We All Make Mistakes, So Let’s Try to Remember the Good

Posted by on November 11, 2017 in Conscious Evolution, Conscious Living with 0 Comments

By Jennifer Gregory | Tiny Buddha

Julius Caesar has long been my favorite work of William Shakespeare. I am drawn to the political intrigue, the betrayal, the powerful words of Marc Antony.

One line from the play has always remained lodged in my mind:

“The evil that men do lives after them; the good is oft interred with their bones.”

The line often pops into my head when I feel unjustly persecuted or blamed. Shakespeare understood hundreds of years ago that human nature causes us to feel self-centered and unjustly targeted.

While I recognize I am not now nor was I ever a perfect mother, I do know I was not a terrible mother. I never missed a school event. I made the dioramas. I read with my kids every night. I helped them prepare for no fewer than three competitive spelling bees.

I ran school carnival booths. I made the calls to the principals and superintendents when unjust policies were implemented.

My house was the spot where my son’s friends always came to hang out.

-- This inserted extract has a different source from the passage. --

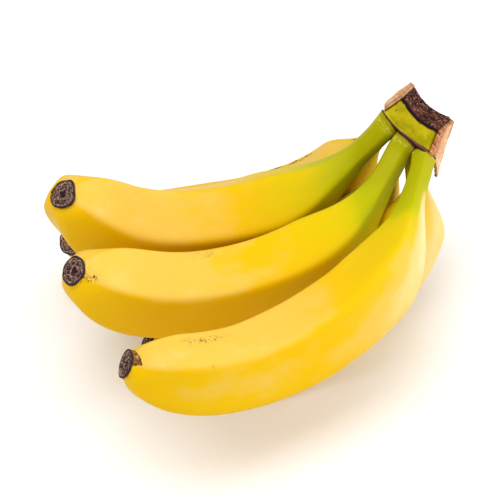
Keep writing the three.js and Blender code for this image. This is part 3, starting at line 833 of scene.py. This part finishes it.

I gave an epic Jackass themed birthday party when my son turned thirteen that remains legendary among his friends.

While my ex-husbandwouldn’t often get up early on Saturdays, I never missed one of my daughter’s soccer games. I made sure I stayed involved in tennis, soccer, and swimming.

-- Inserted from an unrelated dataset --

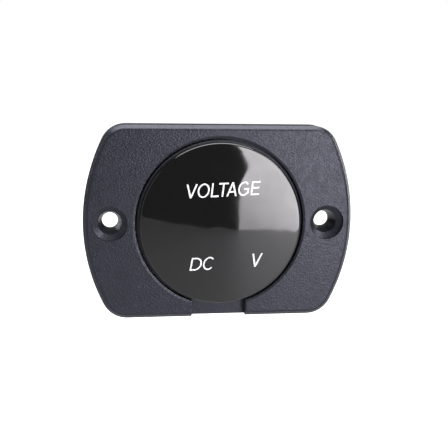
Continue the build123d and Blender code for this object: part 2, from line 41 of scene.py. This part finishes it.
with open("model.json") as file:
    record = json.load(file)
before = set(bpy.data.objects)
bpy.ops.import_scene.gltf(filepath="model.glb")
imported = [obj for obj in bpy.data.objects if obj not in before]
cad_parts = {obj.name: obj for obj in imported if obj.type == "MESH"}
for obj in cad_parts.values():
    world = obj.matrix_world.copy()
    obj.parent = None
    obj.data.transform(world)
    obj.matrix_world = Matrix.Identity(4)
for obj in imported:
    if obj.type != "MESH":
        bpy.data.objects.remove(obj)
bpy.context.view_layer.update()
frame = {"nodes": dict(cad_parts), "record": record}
nodes = frame["nodes"]
plate_low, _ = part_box("mounting_plate")
lens_low, lens_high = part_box("front_lens")
scene = bpy.context.scene


# ------------------------------------------------------------------ shader building

# Fractal noise runs from 0 to 1, but seldom leaves this middle part.
NOISE_LOW = 0.3
NOISE_HIGH = 0.7


class Finish:
    """One procedural material, built node by node around a Principled shader.

    Its own colour and roughness hold where no node takes over from them.
    """

    def __init__(self, name, colour, roughness, metallic=0.0, ior=1.5):
        self.material = bpy.data.materials.new(name)
        self.material.use_nodes = True
        self.tree = self.material.node_tree
        self.shader = self.tree.nodes["Principled BSDF"]
        self.shader.inputs["Base Color"].default_value = (*colour, 1.0)
        self.shader.inputs["Roughness"].default_value = roughness
        self.shader.inputs["Metallic"].default_value = metallic
        self.shader.inputs["IOR"].default_value = ior
        self.place = self.tree.nodes.new("ShaderNodeTexCoord").outputs["Object"]
        self.normal = None

    def set(self, **values):
        """Sets the Principled shader's own sockets. An underscore in a name stands for a space."""
        for name, value in values.items():
            self.shader.inputs[name.replace("_", " ")].default_value = value

    def link(self, source, socket):
        """Feeds a node's output to one of the Principled shader's sockets."""
        self.tree.links.new(source, self.shader.inputs[socket])

    def stretched(self, x, y, z):
        """The object's coordinates, scaled unevenly. A small scale draws features out."""
        mapping = self.tree.nodes.new("ShaderNodeMapping")
        mapping.inputs["Scale"].default_value = (x, y, z)
        self.tree.links.new(self.place, mapping.inputs["Vector"])
        return mapping.outputs["Vector"]

    def noise(self, size, detail=2.0, rough=0.5, place=None):
        """Fractal noise whose features are about size metres across, from 0 to 1."""
        node = self.tree.nodes.new("ShaderNodeTexNoise")
        node.inputs["Scale"].default_value = 1.0 / size
        node.inputs["Detail"].default_value = detail
        node.inputs["Roughness"].default_value = rough
        self.tree.links.new(place or self.place, node.inputs["Vector"])
        return node.outputs["Fac"]

    def cells(self, size, place=None):
        """Distance to the nearest of many scattered points, size metres apart."""
        node = self.tree.nodes.new("ShaderNodeTexVoronoi")
        node.inputs["Scale"].default_value = 1.0 / size
        self.tree.links.new(place or self.place, node.inputs["Vector"])
        return node.outputs["Distance"]

    def spread(self, noise, low, high):
        """Maps the middle part of a noise to low..high, clamped."""
        node = self.tree.nodes.new("ShaderNodeMapRange")
        node.inputs["From Min"].default_value = NOISE_LOW
        node.inputs["From Max"].default_value = NOISE_HIGH
        node.inputs["To Min"].default_value = low
        node.inputs["To Max"].default_value = high
        self.tree.links.new(noise, node.inputs["Value"])
        return node.outputs["Result"]

    def blend_colours(self, value, first, second, low=0.35, high=0.65):
        """A colour between first and second, as value goes from low to high."""
        node = self.tree.nodes.new("ShaderNodeValToRGB")
        node.color_ramp.elements[0].position = low
        node.color_ramp.elements[0].color = (*first, 1.0)
        node.color_ramp.elements[1].position = high
        node.color_ramp.elements[1].color = (*second, 1.0)
        self.tree.links.new(value, node.inputs["Fac"])
        return node.outputs["Color"]

    def mottle(self, first, second, size):
        """Colour that drifts between first and second."""
        self.link(self.blend_colours(self.noise(size, 3.0), first, second), "Base Color")

    def vary_roughness(self, low, high, size):
        """Roughness that drifts between low and high."""
        self.link(self.spread(self.noise(size, 3.0), low, high), "Roughness")

    def relief(self, height, depth):
        """Adds height, 0 to 1 for depth metres, to the surface's bump."""
        node = self.tree.nodes.new("ShaderNodeBump")
        node.inputs["Distance"].default_value = depth
        self.tree.links.new(height, node.inputs["Height"])
        if self.normal is not None:
            self.tree.links.new(self.normal, node.inputs["Normal"])
        self.normal = node.outputs["Normal"]
        self.link(self.normal, "Normal")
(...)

I sharpened two pencils for my son every morning and set them out before he left for school. I put a sticky note of encouragement in my daughter’s lunch each day.

I fought for them against abstinence-only education, ministers eating lunch in school without parental permission, and any other unjust issue my kids needed me to fight against.

I worked on every college scholarship application with my daughter. I attended every college visit with her.

She and I have been to dozens of Broadway shows together.

I do not recount those events to receive accolades or praise. Millions of mothers do the same activities daily.

Those memories are just some of my strongest as a mother. That is the reason for my recounting those memories. I remember the good about motherhood. The carnivals, the laughter, the vacations.

No doubt my kids remember the bad more strongly. Because of my problems with alcohol, I remember a humiliating event where I chased my son trying to get him to try a drink in front of his cousin and friends. I know I got drunk the first day of my daughter’s freshman year and passed out that afternoon.

I am sure they have multiple other negative stories about me. I began drinking in a dysfunctional manner off and on at age twenty-eight. I take responsibility for it. I’ve stupidly driven drunk. I’ve experienced the ire of both of my children in response to my drinking. I’ve spent years sober and spent months in relapses.

Addiction appears in the DSM-V as a disease. I will fight it for the rest of my life, but I live in fear that the evil overtakes the good in the memories of those I love.

The evil I’ve done lives on; the good remains buried. I recognize that is probably my own shame and self-pity surfacing, but I continue to feel the good remains buried.